Output exactly, and only, the lines from the line containing "Reconstruct the object" through the line containing "const TREAD_SKIN = 5;", both included.
---- Dataset records
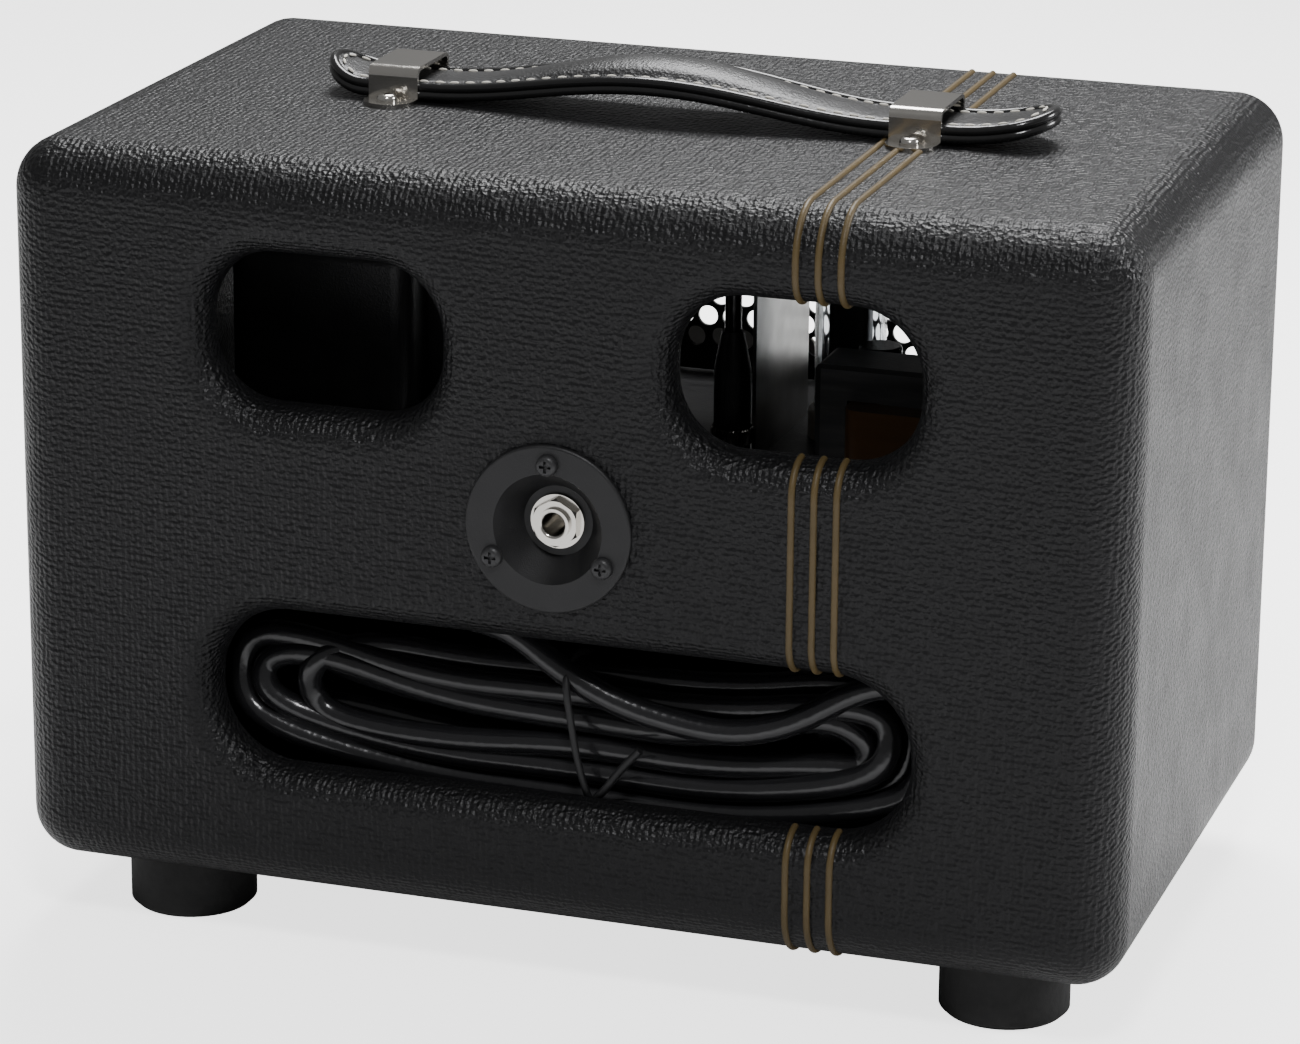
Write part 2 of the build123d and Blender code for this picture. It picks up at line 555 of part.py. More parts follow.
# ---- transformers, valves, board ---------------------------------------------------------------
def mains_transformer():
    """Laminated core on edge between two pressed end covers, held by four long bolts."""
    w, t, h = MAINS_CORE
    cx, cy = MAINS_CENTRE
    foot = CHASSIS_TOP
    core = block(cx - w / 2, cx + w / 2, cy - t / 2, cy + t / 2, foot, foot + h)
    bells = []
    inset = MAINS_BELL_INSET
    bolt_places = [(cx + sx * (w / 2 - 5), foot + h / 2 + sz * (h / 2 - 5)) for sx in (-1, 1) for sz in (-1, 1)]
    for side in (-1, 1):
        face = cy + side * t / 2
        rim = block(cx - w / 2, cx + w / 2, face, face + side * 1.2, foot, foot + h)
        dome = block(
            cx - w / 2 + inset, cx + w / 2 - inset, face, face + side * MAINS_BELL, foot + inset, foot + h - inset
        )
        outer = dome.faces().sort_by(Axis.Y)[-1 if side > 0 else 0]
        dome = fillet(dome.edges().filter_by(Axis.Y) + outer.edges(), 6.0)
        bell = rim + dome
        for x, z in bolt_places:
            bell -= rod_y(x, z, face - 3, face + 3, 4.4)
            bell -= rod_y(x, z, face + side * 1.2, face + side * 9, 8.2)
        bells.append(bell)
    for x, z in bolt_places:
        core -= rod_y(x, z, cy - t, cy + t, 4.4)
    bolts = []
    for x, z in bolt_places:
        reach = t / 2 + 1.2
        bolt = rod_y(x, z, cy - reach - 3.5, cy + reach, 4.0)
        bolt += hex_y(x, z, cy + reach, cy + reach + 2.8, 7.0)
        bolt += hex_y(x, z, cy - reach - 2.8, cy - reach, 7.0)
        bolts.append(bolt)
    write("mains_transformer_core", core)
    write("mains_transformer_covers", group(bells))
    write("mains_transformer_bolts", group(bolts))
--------
---- Dataset records
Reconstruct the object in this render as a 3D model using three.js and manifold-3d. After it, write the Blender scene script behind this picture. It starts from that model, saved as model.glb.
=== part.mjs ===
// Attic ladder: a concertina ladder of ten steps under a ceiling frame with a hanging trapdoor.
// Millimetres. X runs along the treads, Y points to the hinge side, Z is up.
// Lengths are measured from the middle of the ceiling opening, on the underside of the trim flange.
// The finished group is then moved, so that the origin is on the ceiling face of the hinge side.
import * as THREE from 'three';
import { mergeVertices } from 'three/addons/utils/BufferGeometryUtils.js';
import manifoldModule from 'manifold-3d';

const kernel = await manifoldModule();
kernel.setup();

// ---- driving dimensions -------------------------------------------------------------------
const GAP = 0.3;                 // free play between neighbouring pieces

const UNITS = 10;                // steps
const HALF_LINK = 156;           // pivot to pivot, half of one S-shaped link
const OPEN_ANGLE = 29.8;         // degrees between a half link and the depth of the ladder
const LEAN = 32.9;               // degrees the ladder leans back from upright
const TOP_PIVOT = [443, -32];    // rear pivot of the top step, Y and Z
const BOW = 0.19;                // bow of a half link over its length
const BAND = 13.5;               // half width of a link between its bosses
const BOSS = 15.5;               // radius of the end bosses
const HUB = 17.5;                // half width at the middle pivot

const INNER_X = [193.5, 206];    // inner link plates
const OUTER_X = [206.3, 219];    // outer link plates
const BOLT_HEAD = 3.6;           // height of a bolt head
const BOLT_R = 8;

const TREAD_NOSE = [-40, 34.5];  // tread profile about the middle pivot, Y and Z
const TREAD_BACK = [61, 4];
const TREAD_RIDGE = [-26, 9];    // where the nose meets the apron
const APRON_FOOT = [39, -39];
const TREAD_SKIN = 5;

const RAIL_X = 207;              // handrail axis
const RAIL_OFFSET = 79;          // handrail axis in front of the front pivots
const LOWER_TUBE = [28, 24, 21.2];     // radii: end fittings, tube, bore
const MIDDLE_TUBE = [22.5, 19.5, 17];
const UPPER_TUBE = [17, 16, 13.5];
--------
Response to the exercise:
Reconstruct the object in this render as a 3D model using three.js and manifold-3d. After it, write the Blender scene script behind this picture. It starts from that model, saved as model.glb.
=== part.mjs ===
// Attic ladder: a concertina ladder of ten steps under a ceiling frame with a hanging trapdoor.
// Millimetres. X runs along the treads, Y points to the hinge side, Z is up.
// Lengths are measured from the middle of the ceiling opening, on the underside of the trim flange.
// The finished group is then moved, so that the origin is on the ceiling face of the hinge side.
import * as THREE from 'three';
import { mergeVertices } from 'three/addons/utils/BufferGeometryUtils.js';
import manifoldModule from 'manifold-3d';

const kernel = await manifoldModule();
kernel.setup();

// ---- driving dimensions -------------------------------------------------------------------
const GAP = 0.3;                 // free play between neighbouring pieces

const UNITS = 10;                // steps
const HALF_LINK = 156;           // pivot to pivot, half of one S-shaped link
const OPEN_ANGLE = 29.8;         // degrees between a half link and the depth of the ladder
const LEAN = 32.9;               // degrees the ladder leans back from upright
const TOP_PIVOT = [443, -32];    // rear pivot of the top step, Y and Z
const BOW = 0.19;                // bow of a half link over its length
const BAND = 13.5;               // half width of a link between its bosses
const BOSS = 15.5;               // radius of the end bosses
const HUB = 17.5;                // half width at the middle pivot

const INNER_X = [193.5, 206];    // inner link plates
const OUTER_X = [206.3, 219];    // outer link plates
const BOLT_HEAD = 3.6;           // height of a bolt head
const BOLT_R = 8;

const TREAD_NOSE = [-40, 34.5];  // tread profile about the middle pivot, Y and Z
const TREAD_BACK = [61, 4];
const TREAD_RIDGE = [-26, 9];    // where the nose meets the apron
const APRON_FOOT = [39, -39];
const TREAD_SKIN = 5;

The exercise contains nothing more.